Karen Racicot received a BS from the University of Florida in 2002 and graduated with a PhD from The Pennsylvania State University in 2009, majoring in Animal Science with a focus on Reproductive Biology and Immunology. Afterwards, she completed post-doctoral training in the Department of Obstetrics, Gynecology and Reproductive Sciences at the Yale School of Medicine, primarily working with murine models of polymicrobial infections during pregnancy. She is currently an Assistant Professor in the Department of Obstetrics, Gynecology and Reproductive Biology within the College of Human Medicine at Michigan State University.
The main objective of my research program is to understand the regulation of inflammation and innate immune cells at the maternal-fetal interface and determine how they affect fetal development and maternal health. The lab uses human clinical samples, primary cells, immortalized cell lines, and has developed multiple animal models of pregnancy and infection(s) that are used to dissect the mechanisms of placental and maternal responses to pathogens and other environmental challenges.

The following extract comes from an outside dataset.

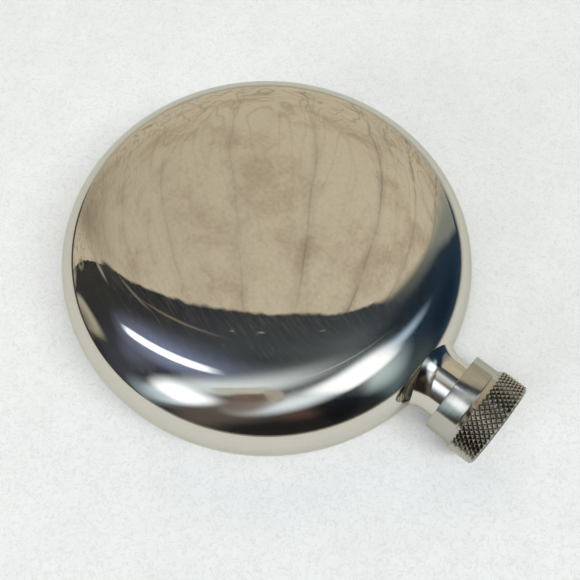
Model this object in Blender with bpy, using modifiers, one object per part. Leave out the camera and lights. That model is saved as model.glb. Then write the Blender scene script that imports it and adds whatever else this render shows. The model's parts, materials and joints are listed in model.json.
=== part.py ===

Three major research projects include:
1) Defining how in utero inflammation caused by environmental factors results in atypical fetal development and offspring disease. Maternal adiposity, viral/bacterial infection and toxins have all been shown to induce placental inflammation and are associated with the development of multiple diseases in the future offspring. Our studies address how dysregulation of the placenta or maternal immune response affects fetal programming and development of diseases such as allergic asthma.
2) Characterizing the role of placental microflora in fetal immune development. While historically the upper reproductive tract was thought to be a sterile environment during pregnancy, there is now evidence the healthy placenta is home to a vibrant microflora. We hypothesize the fetal environment is influenced by both the presence of these microflora and the placental/maternal response that they elicit, and they contribute to the development and maturation of the fetal immune system.
3) Identification of non-invasive biomarkers that are predictive of placental function in early pregnancy. We aim to identify “biological signatures” during early pregnancy that are associated with abnormal or insufficient placental development and offspring disease. This test will have the potential to be a screening tool used to determine if women require treatment to ensure placental and fetal health.